Nearly 400 students and Gainesville residents congregated downtown Sunday afternoon to buy, sell and trade vinyl records underneath tents and amid fellow music-loving, beer-drinking folk.
Two years ago, 26-year-old Daniel Halal held the first Vinyl Fiesta on the deck joining Boca Fiesta restaurant and Palomino Pool Hall on Southeast First Street. Halal said he plans to hold another Vinyl Fiesta in the spring.
"A lot of times record shows are much bigger and you get these snooty, crotchety old men and it just isn't fun," said Halal, who used to live in Gainesville but now owns a record label and shop called Vinyl Rites in Athens, Ga. "We wanted to do a similar thing but gear it more toward our friends."
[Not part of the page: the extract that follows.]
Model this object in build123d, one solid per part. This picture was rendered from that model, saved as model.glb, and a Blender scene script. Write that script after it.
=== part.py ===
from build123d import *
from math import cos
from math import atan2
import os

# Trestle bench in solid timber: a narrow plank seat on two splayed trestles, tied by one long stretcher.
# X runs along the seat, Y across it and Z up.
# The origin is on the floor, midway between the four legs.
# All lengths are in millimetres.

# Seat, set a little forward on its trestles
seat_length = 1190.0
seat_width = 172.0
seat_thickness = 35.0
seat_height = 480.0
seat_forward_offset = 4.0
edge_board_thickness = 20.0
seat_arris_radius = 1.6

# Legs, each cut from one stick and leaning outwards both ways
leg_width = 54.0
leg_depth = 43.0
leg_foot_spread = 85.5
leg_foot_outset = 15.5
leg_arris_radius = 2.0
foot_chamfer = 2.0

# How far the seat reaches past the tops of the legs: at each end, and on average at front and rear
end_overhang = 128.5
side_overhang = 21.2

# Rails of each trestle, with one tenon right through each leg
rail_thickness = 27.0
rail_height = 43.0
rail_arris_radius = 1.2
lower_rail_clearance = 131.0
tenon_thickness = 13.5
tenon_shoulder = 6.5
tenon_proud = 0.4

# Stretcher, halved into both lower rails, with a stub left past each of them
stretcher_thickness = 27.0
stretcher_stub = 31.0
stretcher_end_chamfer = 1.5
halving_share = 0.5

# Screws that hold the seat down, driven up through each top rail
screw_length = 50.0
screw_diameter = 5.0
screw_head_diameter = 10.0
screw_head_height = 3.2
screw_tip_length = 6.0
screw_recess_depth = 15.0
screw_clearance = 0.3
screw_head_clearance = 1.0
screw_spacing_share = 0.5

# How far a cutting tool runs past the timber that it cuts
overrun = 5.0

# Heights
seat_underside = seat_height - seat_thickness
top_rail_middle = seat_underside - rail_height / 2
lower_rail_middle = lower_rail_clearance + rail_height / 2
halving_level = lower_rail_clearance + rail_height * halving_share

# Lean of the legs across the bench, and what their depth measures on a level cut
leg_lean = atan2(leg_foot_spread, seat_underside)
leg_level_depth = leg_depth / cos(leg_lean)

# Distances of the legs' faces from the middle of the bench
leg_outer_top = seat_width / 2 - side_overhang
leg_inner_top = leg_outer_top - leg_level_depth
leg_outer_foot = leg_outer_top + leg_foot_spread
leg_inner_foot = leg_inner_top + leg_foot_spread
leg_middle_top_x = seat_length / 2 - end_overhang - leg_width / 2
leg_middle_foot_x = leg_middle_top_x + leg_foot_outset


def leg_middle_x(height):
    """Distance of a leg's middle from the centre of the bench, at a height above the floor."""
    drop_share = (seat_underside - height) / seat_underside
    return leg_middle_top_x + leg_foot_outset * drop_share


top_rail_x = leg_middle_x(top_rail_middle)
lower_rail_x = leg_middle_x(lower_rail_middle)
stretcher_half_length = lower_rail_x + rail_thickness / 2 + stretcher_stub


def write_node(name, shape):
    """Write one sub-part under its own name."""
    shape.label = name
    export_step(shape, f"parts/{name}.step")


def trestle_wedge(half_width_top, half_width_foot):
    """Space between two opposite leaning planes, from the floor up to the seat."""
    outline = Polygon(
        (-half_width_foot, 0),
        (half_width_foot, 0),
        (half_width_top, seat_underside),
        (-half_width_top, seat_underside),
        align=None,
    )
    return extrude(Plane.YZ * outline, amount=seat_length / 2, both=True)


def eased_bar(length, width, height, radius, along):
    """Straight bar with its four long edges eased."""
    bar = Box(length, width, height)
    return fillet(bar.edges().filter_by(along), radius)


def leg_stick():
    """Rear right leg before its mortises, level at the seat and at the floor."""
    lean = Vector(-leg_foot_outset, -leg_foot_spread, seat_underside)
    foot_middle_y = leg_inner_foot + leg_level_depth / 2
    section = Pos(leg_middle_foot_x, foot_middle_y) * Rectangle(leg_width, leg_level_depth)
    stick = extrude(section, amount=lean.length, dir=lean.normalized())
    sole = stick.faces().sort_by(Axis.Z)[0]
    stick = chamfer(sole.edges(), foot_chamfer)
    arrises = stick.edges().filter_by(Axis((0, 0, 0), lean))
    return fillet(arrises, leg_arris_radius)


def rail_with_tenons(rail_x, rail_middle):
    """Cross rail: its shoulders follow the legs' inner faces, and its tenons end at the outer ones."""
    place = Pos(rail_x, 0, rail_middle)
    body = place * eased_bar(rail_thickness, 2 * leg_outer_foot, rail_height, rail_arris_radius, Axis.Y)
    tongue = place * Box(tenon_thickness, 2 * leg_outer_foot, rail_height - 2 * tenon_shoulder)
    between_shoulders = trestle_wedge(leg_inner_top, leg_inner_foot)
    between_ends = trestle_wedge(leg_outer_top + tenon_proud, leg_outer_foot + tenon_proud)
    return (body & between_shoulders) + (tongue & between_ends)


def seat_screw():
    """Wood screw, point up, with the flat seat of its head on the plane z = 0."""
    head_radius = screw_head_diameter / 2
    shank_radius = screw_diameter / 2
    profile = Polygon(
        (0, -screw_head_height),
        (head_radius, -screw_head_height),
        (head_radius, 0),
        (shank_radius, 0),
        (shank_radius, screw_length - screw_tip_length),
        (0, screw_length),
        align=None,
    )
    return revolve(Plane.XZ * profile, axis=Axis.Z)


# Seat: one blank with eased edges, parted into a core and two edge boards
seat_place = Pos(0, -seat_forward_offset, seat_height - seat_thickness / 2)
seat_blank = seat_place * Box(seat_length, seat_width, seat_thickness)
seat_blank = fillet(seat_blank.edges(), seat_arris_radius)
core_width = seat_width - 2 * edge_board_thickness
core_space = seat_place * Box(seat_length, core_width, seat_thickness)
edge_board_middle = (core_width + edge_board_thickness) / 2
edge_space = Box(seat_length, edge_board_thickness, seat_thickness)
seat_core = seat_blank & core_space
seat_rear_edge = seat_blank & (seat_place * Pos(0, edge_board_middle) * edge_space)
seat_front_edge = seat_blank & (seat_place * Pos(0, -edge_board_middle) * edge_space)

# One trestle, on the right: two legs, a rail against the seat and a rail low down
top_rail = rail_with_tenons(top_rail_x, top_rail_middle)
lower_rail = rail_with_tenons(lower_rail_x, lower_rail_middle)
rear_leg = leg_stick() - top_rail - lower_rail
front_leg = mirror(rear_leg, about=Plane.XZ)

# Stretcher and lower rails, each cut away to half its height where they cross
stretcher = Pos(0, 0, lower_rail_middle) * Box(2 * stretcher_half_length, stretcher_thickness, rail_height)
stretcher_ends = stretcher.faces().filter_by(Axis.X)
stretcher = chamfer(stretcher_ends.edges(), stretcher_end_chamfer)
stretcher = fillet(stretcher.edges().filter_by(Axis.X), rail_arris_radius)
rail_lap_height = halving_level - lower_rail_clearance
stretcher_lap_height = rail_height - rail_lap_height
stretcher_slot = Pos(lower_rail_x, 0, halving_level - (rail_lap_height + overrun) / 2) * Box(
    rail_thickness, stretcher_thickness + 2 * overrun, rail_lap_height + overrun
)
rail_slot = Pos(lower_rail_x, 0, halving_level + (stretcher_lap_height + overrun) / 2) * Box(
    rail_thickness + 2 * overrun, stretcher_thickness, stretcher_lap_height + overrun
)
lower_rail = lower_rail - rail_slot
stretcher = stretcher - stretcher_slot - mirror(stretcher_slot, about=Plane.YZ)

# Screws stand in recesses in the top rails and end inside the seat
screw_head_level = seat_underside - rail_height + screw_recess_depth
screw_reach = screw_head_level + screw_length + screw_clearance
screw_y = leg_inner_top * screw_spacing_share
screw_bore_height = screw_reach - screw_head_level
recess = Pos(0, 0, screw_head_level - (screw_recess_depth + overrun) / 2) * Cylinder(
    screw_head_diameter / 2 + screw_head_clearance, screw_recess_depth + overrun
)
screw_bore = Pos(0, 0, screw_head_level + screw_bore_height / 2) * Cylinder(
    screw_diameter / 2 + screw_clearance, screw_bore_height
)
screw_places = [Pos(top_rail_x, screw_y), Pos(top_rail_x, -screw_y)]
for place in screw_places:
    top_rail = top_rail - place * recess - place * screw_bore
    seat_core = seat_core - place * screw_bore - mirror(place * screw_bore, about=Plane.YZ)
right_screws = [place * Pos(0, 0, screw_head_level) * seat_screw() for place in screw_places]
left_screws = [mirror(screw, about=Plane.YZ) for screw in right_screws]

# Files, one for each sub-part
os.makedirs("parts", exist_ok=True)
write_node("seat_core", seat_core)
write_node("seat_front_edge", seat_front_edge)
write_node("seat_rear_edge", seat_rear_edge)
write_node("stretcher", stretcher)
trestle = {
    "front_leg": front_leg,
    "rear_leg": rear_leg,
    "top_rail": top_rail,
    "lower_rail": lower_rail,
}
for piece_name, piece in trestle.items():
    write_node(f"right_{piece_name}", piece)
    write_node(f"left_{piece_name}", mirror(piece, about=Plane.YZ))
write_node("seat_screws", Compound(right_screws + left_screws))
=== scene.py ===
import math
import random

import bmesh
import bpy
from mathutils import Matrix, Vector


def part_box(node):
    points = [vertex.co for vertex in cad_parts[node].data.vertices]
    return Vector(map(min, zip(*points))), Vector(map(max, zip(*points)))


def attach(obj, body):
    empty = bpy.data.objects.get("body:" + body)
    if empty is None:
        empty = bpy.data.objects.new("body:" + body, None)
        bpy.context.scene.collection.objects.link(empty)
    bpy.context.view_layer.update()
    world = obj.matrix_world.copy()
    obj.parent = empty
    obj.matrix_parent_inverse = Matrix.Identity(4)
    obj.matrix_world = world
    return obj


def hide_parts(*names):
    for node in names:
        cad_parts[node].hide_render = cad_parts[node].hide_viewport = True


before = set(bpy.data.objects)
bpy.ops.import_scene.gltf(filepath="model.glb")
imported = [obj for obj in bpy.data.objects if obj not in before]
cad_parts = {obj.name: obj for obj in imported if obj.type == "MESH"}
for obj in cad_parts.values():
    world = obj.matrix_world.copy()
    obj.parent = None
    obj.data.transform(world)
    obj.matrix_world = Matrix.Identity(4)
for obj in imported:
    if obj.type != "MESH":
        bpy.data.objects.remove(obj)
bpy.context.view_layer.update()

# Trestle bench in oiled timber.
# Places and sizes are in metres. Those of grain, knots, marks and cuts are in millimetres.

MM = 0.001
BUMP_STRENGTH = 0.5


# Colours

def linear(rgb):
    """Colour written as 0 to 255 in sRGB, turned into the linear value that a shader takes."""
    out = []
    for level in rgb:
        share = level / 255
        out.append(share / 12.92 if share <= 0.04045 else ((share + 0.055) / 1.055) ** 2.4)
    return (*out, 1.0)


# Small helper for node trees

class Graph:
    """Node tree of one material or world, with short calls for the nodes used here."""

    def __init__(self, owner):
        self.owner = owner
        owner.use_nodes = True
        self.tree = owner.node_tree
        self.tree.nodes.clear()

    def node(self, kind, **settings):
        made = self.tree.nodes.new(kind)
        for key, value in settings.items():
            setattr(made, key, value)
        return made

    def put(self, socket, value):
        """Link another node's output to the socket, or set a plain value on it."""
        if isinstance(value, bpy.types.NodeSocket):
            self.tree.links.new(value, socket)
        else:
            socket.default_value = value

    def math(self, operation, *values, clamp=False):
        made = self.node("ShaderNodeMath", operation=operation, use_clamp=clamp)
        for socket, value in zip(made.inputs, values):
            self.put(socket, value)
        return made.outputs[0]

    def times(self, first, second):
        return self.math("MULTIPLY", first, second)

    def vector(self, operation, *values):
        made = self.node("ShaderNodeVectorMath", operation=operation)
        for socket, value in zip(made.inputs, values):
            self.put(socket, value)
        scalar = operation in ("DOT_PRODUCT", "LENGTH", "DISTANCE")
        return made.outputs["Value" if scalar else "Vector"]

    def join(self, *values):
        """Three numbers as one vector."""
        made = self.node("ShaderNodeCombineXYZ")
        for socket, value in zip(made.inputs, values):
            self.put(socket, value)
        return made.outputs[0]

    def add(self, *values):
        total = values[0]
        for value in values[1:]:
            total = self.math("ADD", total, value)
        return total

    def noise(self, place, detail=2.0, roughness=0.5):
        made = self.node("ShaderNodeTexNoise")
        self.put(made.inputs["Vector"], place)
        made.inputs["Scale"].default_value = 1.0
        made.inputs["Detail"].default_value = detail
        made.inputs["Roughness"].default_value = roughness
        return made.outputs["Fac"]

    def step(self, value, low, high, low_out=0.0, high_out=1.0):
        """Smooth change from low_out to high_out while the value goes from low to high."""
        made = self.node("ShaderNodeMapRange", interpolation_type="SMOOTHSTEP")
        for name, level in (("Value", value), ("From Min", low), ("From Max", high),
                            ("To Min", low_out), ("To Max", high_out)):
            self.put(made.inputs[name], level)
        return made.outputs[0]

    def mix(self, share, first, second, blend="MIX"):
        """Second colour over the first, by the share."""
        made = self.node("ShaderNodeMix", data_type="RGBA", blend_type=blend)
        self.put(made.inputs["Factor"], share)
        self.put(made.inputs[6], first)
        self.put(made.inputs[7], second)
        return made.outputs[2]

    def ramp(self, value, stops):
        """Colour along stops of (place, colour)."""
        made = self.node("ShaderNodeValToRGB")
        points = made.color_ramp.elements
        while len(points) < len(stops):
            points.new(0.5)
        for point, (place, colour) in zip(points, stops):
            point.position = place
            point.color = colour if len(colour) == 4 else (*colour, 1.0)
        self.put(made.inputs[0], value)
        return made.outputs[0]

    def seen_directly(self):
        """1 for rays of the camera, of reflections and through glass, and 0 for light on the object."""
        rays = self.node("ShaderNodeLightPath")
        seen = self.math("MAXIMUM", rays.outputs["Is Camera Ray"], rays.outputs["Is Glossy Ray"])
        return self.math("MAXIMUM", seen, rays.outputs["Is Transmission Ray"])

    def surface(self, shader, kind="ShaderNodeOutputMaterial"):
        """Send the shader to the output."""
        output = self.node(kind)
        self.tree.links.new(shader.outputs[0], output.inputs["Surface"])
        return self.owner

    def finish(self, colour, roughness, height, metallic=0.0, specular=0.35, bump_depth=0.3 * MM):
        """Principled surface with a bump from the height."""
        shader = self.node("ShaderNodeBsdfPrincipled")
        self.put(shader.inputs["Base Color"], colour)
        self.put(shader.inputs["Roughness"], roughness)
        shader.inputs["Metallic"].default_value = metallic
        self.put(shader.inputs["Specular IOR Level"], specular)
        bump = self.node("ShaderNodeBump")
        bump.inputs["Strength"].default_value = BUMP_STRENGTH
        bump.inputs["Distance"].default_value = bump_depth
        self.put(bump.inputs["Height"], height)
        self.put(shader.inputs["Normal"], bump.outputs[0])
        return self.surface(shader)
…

Most of the vendors were from Gainesville, where they buy and sell records at shows and from their homes.
Records from all music genres were for sale, priced from 50 cents to $20.
Local musician and Gainesville resident John Berna, 24, said he was thrilled to be around vinyls. They are a piece of a larger experience which he thinks is disintegrating.
"The day an album came out, I'd skip school, go to the mall with my friends and buy it, and then we would go listen to it," Berna said. "We'd sit at the turntable, listen to the record and look at the artwork. Today, all people see is a track listing on their iTunes."
Jim Johnston, a local resident and vendor at the event, said he was just happy to see so many young people buying vinyls, a medium he thought would die when CDs came out.
"Twenty years ago I was going to record shows and doing the same thing," said Johnston, 44. "It's nice to keep it going. We gotta keep it going."